Is this the view of themselves and their mission – and their God – that Christians and their leaders are happy to convey to the rest of the nation? That Christ died on the cross to preserve a narrow view of sexual morality?
To be fair, it’s only when clergy speak on such controversial matters that the media takes much notice of what they say. An archbishop preaching a sermon on Love One Another gets a headline only on Good Friday.
But I suspect it’s only on matters of (their view of) sexual morality that the churches go out of their way to attract media publicity. By default, this is the churches’ burning message to the nation.
If that’s all Christianity has left – if it now sees itself as an oppressed minority fighting to protect its right to discriminate on religious grounds – then whether our prime minister is an out-of-the-closet Christian is of little consequence for the governance of the nation and the health of the economy.
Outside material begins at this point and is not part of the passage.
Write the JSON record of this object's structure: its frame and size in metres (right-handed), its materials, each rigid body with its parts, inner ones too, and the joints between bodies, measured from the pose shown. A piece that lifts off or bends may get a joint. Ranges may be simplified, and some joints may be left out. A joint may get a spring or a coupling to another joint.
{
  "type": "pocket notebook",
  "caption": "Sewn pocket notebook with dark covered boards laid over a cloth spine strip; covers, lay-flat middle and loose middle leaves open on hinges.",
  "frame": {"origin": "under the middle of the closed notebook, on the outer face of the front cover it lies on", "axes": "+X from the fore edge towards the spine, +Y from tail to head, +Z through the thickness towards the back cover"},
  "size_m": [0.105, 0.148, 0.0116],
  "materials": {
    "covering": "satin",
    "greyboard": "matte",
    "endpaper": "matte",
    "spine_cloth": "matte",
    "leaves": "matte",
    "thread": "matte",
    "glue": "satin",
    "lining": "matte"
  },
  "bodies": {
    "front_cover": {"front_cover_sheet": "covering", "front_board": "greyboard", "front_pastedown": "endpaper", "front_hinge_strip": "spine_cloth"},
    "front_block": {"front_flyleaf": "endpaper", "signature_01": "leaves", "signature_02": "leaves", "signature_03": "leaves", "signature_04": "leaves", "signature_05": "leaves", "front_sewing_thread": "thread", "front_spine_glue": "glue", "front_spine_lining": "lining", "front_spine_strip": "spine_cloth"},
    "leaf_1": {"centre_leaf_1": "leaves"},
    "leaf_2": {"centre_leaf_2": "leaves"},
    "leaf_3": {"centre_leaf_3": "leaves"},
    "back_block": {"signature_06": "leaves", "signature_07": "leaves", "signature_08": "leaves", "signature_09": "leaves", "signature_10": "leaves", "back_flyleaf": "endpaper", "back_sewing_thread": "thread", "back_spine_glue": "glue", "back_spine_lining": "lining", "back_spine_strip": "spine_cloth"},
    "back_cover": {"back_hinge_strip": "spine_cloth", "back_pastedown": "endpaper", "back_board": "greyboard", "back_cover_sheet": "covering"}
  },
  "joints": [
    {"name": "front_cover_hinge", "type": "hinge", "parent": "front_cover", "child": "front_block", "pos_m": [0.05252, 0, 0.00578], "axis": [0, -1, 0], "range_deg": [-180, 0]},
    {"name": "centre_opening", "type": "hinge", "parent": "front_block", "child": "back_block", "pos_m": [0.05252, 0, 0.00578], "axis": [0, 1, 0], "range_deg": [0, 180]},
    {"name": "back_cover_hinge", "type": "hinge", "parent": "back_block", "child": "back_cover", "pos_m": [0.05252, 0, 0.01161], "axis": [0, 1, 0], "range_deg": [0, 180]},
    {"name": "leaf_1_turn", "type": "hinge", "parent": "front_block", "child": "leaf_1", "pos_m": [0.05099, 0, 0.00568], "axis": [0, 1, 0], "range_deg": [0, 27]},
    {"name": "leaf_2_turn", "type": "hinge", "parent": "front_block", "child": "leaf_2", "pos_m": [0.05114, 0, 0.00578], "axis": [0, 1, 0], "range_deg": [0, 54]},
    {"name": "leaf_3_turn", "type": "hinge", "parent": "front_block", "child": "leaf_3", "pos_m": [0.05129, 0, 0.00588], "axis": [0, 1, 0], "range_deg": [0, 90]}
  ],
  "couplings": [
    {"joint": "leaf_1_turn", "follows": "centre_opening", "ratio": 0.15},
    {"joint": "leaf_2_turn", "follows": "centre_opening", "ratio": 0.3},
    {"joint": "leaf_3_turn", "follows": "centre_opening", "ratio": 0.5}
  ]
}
As we saw with Scott Morrison, such a prime minister won’t prevail against the weight of the nation’s support for sexual freedom and opposition to discrimination on sexual or religious grounds.
The worst we could expect is feet-dragging on the goal of increasing women’s role in politics and the paid workforce.
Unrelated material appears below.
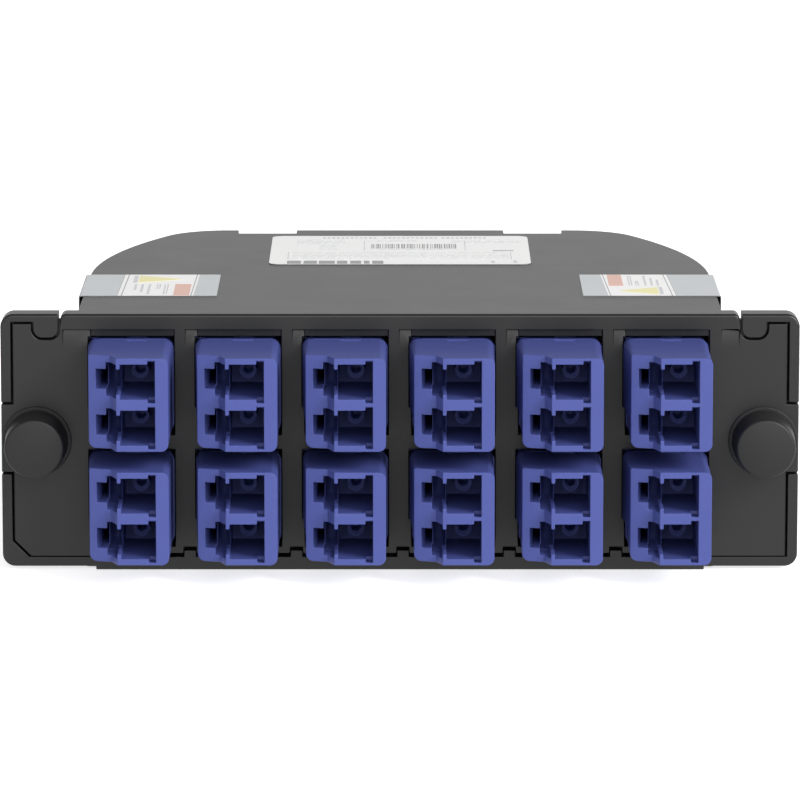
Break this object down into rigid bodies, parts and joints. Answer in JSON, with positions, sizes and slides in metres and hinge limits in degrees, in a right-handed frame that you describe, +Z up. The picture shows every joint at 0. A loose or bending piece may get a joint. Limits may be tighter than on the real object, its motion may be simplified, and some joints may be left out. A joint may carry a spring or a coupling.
{
  "type": "fibre cassette",
  "caption": "Flat D-shaped fibre cassette: two rows of duplex LC adapters through a front panel with push-pull plungers in its ears, MPO adapters through the rear wall.",
  "frame": {"origin": "middle of the whole object across and front to back, on the plane of the tray's underside", "axes": "+X to the right seen from the front, +Y from the front panel to the rear wall, +Z up from the underside"},
  "size_m": [0.1086, 0.1066, 0.0354],
  "materials": {
    "housing_plastic": "fine spark-eroded texture, moulded in black",
    "adapter_plastic": "smooth, moulded in blue-violet",
    "lc_plug_plastic": "smooth, moulded in blue-violet",
    "mpo_adapter_plastic": "smooth, moulded in black",
    "mpo_plug_plastic": "smooth, moulded in aqua",
    "mt_ferrule_plastic": "glass-filled, fine matt",
    "fanout_plastic": "smooth, moulded in black",
    "trunk_jacket": "extruded jacket, aqua",
    "fibre_buffer": "extruded buffer, aqua",
    "grommet_plastic": "smooth, moulded in black",
    "plunger_plastic": "fine texture, moulded in black",
    "label_film": "printed film, satin white",
    "tape_film": "printed film, satin light grey"
  },
  "bodies": {
    "cassette": {"base_housing": "housing_plastic", "front_panel": "housing_plastic", "top_cover": "housing_plastic", "lc_adapter_lower_1": "adapter_plastic", "lc_adapter_lower_2": "adapter_plastic", "lc_adapter_lower_3": "adapter_plastic", "lc_adapter_lower_4": "adapter_plastic", "lc_adapter_lower_5": "adapter_plastic", "lc_adapter_lower_6": "adapter_plastic", "lc_adapter_upper_1": "adapter_plastic", "lc_adapter_upper_2": "adapter_plastic", "lc_adapter_upper_3": "adapter_plastic", "lc_adapter_upper_4": "adapter_plastic", "lc_adapter_upper_5": "adapter_plastic", "lc_adapter_upper_6": "adapter_plastic", "lc_plugs": "lc_plug_plastic", "mpo_adapter_left": "mpo_adapter_plastic", "mpo_plug_left": "mpo_plug_plastic", "mt_ferrule_left": "mt_ferrule_plastic", "fanout_block_left": "fanout_plastic", "trunk_unit_left": "trunk_jacket", "fibres_left": "fibre_buffer", "grommet_left": "grommet_plastic", "tamper_tape_left": "tape_film", "mpo_adapter_right": "mpo_adapter_plastic", "mpo_plug_right": "mpo_plug_plastic", "mt_ferrule_right": "mt_ferrule_plastic", "fanout_block_right": "fanout_plastic", "trunk_unit_right": "trunk_jacket", "fibres_right": "fibre_buffer", "grommet_right": "grommet_plastic", "tamper_tape_right": "tape_film", "product_label": "label_film"},
    "plunger_left": {"plunger_left": "plunger_plastic"},
    "plunger_right": {"plunger_right": "plunger_plastic"}
  },
  "joints": [
    {"name": "plunger_left_pull", "type": "slide", "parent": "cassette", "child": "plunger_left", "axis": [0, -1, 0], "range_m": [0, 0.004]},
    {"name": "plunger_right_pull", "type": "slide", "parent": "cassette", "child": "plunger_right", "axis": [0, -1, 0], "range_m": [0, 0.004]}
  ]
}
But this is not the Christianity I grew up with, nor does it fit with the values and behaviour of the many Christians I still mix with. Everything I know about the church and its Saviour tells me sex is just a small part of its definition of what it means to live a “moral” life.
The imitation of Christ is about loving your neighbour as yourself – and defining “neighbour” very broadly. It’s about honesty and meticulous truth-telling, about justice tempered by mercy, about forgiveness and fairness.
And, from what I read in the New Testament, it’s about Jesus’ preoccupation with the poor and strictures on the rich: “Sell everything you have and give it to the poor.”
When I heard a secret recording of Morrison speaking at a prayer meeting, the sentiments and phrases reminded me of my parents and all the prayer meetings I had attended.
But in watching Morrison’s words and actions as prime minister, my recurring feeling over the four years was that nothing about them reminded me of Jesus.
He was not the only prime minister to pander to, and play on, the worst features of the Australian character. Punishing boat people who arrive without an invitation. Telling the underprivileged that “those who have a go, get a go”.
Ignoring the law to use robo-debt to falsely accuse people the mean-spirited regard as dole bludgers. And insisting on keeping unemployment benefits well below the poverty line.
If we could get a prime minister who acted in a less un-Christian way, it wouldn’t matter much who or what he believed in. The economy would be fairer, and we could all enjoy our prosperity with a clearer conscience.